08 November 2010

Sri Lanka's Forex Liberalization Package - A Glimpse

05th November 2010, www.news360.lk, By Prasanna C. Rodrigo

Central Bank of Sri Lanka is likely to allow local companies to invest in overseas firms and also allow foreigners to buy “debentures” issued by local companies under its latest foreign exchange liberalization program.

This is according to a senior Central Bank official who in an earlier occasion revealed to us some of the Foreign Exchange liberalization plans which is expected to be introduced very soon.

www.news360.lk carried the story on the 30th of April under the heading “CBSL Relaxing Rules”.

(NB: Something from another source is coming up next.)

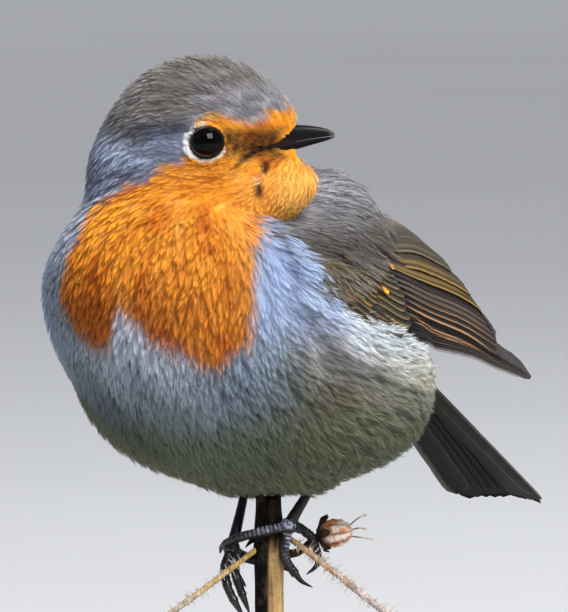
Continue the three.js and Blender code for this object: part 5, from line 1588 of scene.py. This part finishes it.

According to the official, listed firms will be allowed to take US $ 500,000 per annum while non listed / resident companies will be allowed a sum of US $ 150,000 to invest in overseas companies.

The Official said they will have to invest those dollars to buy “share capital”.

However he said the above amounts & conditions might be changed when the liberalization package comes into the market.

Debentures
Central Bank is also planning to allow foreigners to buy “debentures” issued by local firms running up to 50% of the total value of the issued amount.

This move the bank says will help increase private sector activities and also bring in more dollars to the country.

Currently such approval is given only on a case by case basis.

Foreign Companies Branch office
In another move, the monetary Authorities are planning to allow foreign companies to open “Branches” in Sri Lanka.

The official said this will be an “open permission”.

The foreign companies who set up branches in Sri Lanka will have to open a “special account for their transactions”.

The respective companies can take their dividends & profits emanating out of its branch activities and also the value of the asset liquidation.